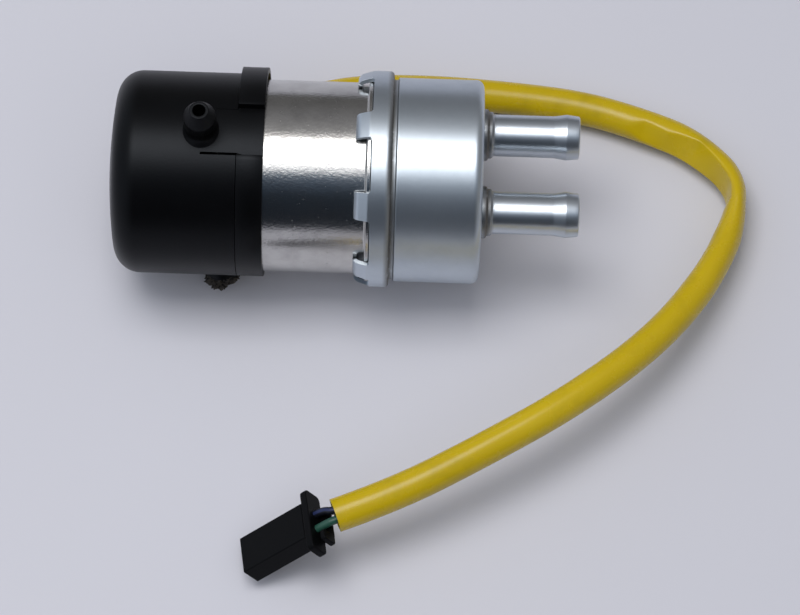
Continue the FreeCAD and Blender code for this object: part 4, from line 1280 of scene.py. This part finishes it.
@dataclass
class Cover:
    """The black cap: shell with its snap tongue, vent nipple, filter spigot and foam plug.

    Lengths are millimetres and angles degrees.
    """

    crown: float = -39.4
    dome: float = 100.5
    corner: float = 5.0
    radius: float = 19.95
    wall: float = 1.6
    slit_start: float = -20.9
    seam: float = -14.03
    tongue_end: float = -8.8
    tongue_wall: float = 0.8
    tongue_half: float = 12.8
    tongue_far_half: float = 13.9
    tongue_front_half: float = 13.7
    slit_side: float = 14.2
    nipple_x: float = -20.9
    filter_x: float = -17.3
    filter_angle: float = -142.0
    seam_step: float = 0.01
    taper: float = 1.2
    tongue_columns: int = 25
    shell_columns: int = 169
    profile_rows: tuple[int, ...] = (16, 18, 8, 6, 5)
    nipple: Outline = Outline(
        ((18.6, 3.9), (19.6, 3.75), (20.9, 2.85), (23.3, 2.7), (23.45, 3.15), (25.8, 3.15),
         (28.5, 1.85), (28.5, 1.2), (18.6, 1.2)),
        (0, 1.0, 2.0, 0.1, 0.2, 0.8, 0.25, 0.15, 0), 0.6)
    spigot: Outline = Outline(((18.6, 3.3), (22.6, 3.3), (22.6, 2.45), (18.6, 2.45)),
                              (0, 0.4, 0.2, 0), 0.6)
    foam: Outline = Outline(((19.0, 0.0), (19.0, 2.4), (21.6, 2.4), (21.8, 3.3), (23.9, 3.3),
                             (24.2, 0.0)), (0, 0.3, 0.2, 0.4, 0.7, 0), 0.14)
    foam_turns: tuple[float, ...] = (5, 9, 13, 19, 27, 34)
    foam_waves: tuple[float, ...] = (2.1, 3.3, 5.2, 7.4, 9.8, 12.5)
    foam_seed: int = 7
    foam_neck: float = 21.5
    foam_fades: tuple[float, float] = (0.5, 0.6)
    foam_least: float = 0.2
    foam_middle: float = 22.4
    foam_radius: float = 3.3
    foam_push: float = 1.1
    foam_droop: float = 1.1
    foam_bulge: float = 0.15
    foam_level: float = 0.6
    foam_columns: int = 120
    bevel: float = 0.12

    def profile(self) -> np.ndarray:
        """The shell's profile: a shallow dome, a corner arc and the straight wall.

        The corner's centre lies where a circle of the corner's radius touches both the dome
        and the wall from inside.

        Returns:
            The points, (x, radius).
        """
        dome_rows, corner_rows, *wall_rows = self.profile_rows
        height = self.radius - self.corner
        reach = self.dome - self.corner
        back = math.sqrt(reach * reach - height * height)
        centre = self.crown + self.dome - back
        start = math.atan2(height, back)
        swing = np.linspace(0.0, start, dome_rows)
        front = np.stack([self.crown + self.dome * (1 - np.cos(swing)),
                          self.dome * np.sin(swing)], 1)
        bend = np.linspace(start, math.pi / 2, corner_rows)[1:]
        arc = np.stack([centre - self.corner * np.cos(bend),
                        height + self.corner * np.sin(bend)], 1)
        ends = ((centre, self.slit_start), (self.slit_start, self.seam),
                (self.seam + self.seam_step, self.tongue_end))
        parts = [np.linspace(*pair, rows) for pair, rows in zip(ends, wall_rows)]
        places = np.concatenate([parts[0][1:], parts[1][1:], parts[2]])
        wall = np.stack([places, np.full_like(places, self.radius)], 1)
        return np.concatenate([front, arc, wall])

    def make_shell(self, skin: Skin) -> None:
        """Adds the shell: its profile turned, less the slits and the room beside the tongue.

        The first columns span the tongue and the others the rest of the way round, so the last
        column of each group of cells is a slit.

        Args:
            skin: the piece to add to.
        """
        profile = self.profile()
        inner = moved_in(profile, self.wall)
        inner[0] = (profile[0, 0] + self.wall, 0.0)
        half_step = self.seam_step / 2
        inner[profile[:, 0] > self.seam + half_step, 1] = self.radius - self.tongue_wall
        inner[:, 1] = np.maximum(inner[:, 1], 0.0)
        near = np.interp(profile[:, 0], [self.seam, self.seam + self.taper],
                         [self.tongue_half, self.tongue_front_half])[:, None]
        share = np.linspace(0.0, 1.0, self.tongue_columns)
        inside = share * self.tongue_far_half - (1 - share) * near
        outside = np.linspace(self.slit_side, 360 - self.slit_side, self.shell_columns)
        outside = np.broadcast_to(outside, (len(profile), len(outside)))
        angle = np.radians(np.concatenate([inside, outside], 1))
        cells = np.ones((len(profile) - 1, angle.shape[1]), bool)
        slit, beside = (profile[:-1, 0] > place - half_step
                        for place in (self.slit_start, self.seam))
        cells[np.ix_(slit, [self.tongue_columns - 1, -1])] = False
        cells[beside, self.tongue_columns - 1:] = False
        skin.add_sheet(turned(profile, angle), turned(inner, angle), cells)

    def filter_axis(self) -> tuple[float, float, float]:
        """The direction in which the filtered vent stands out from the pump's axis."""
        angle = math.radians(self.filter_angle)
        return (0.0, math.sin(angle), math.cos(angle))

    def make_foam(self) -> None:
        """The foam plug: a mushroom whose head is pushed in and out by summed waves.

        The push, away from the head's middle, is the mean of six sine products in angle and height
        with seeded phases. The head also droops towards the pump on its front side, bulges on the
        other and rises where it faces up.
        """
        profile = self.foam.points()
        height, radius = profile[:, :1], profile[:, 1:]
        turns, waves = (np.array(part)[:, None, None]
                        for part in (self.foam_turns, self.foam_waves))
        phase = np.random.default_rng(self.foam_seed).uniform(0.0, TURN, (len(turns), 2))
        phase = phase[:, :, None, None]
        push = (np.sin(turns * ring_angles(self.foam_columns) + phase[:, 0] + height)
                * np.sin(waves * height + phase[:, 1])).mean(0)
        axis = np.asarray(self.filter_axis())
        foot = np.array([self.filter_x, 0.0, 0.0])
        grid = stood(profile, foot, axis, self.foam_columns)
        away = grid - foot - axis * self.foam_middle
        far = np.linalg.norm(away, axis=-1, keepdims=True)
        neck_fade, middle_fade = self.foam_fades
        head = (np.clip((height - self.foam_neck) / neck_fade, 0, 1)
                * np.clip(radius / middle_fade, 0, 1))[..., None]
        push = push[..., None] * head * self.foam_push
        grid = grid + away / np.maximum(far, self.foam_least) * push
        lean = np.clip((self.filter_x - grid[..., :1]) / self.foam_radius, -1, 1) * head
        level = np.clip(grid @ np.cross(axis, [1.0, 0.0, 0.0]) / self.foam_radius, 0, 1)[..., None]
        grid = grid + axis * (lean * np.where(lean > 0, self.foam_bulge, self.foam_droop)
                              + level * head * (self.foam_level + (1 - self.foam_level) * lean))
        made = Skin("foam_plug").add(grid).piece(sharp=180.0)
        placed(made, "vent_foam", Body.PUMP, "vent_filter")

    def make(self) -> None:
        """Builds the cover, whose nipple and spigot are closed profiles that stand on it."""
        skin = Skin("cap")
        self.make_shell(skin)
        for outline, x, axis in ((self.nipple, self.nipple_x, (0.0, 0.0, 1.0)),
                                 (self.spigot, self.filter_x, self.filter_axis())):
            skin.add(stood(outline.points(), (x, 0.0, 0.0), axis), Shape.TUBE)
        cap = placed(skin.piece(sharp=28.0), "cap_plastic", Body.PUMP, "contact_cover")
        bevelled(cap, self.bevel)
        self.make_foam()
        log.info("cover")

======

**Task statement:**
Word for word, quote the lines of the material from the first line through the line with "and foam plug.", both ends included.

**Response to the exercise:**
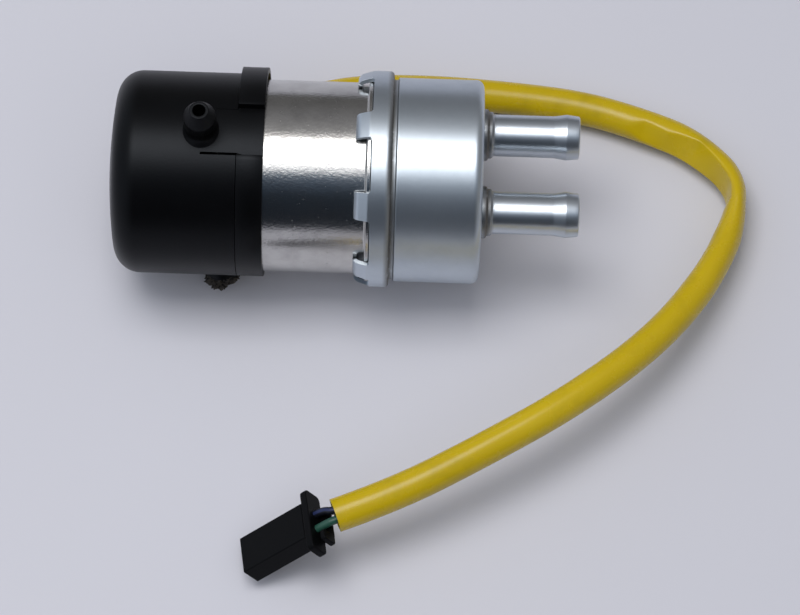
Continue the FreeCAD and Blender code for this object: part 4, from line 1280 of scene.py. This part finishes it.
@dataclass
class Cover:
    """The black cap: shell with its snap tongue, vent nipple, filter spigot and foam plug.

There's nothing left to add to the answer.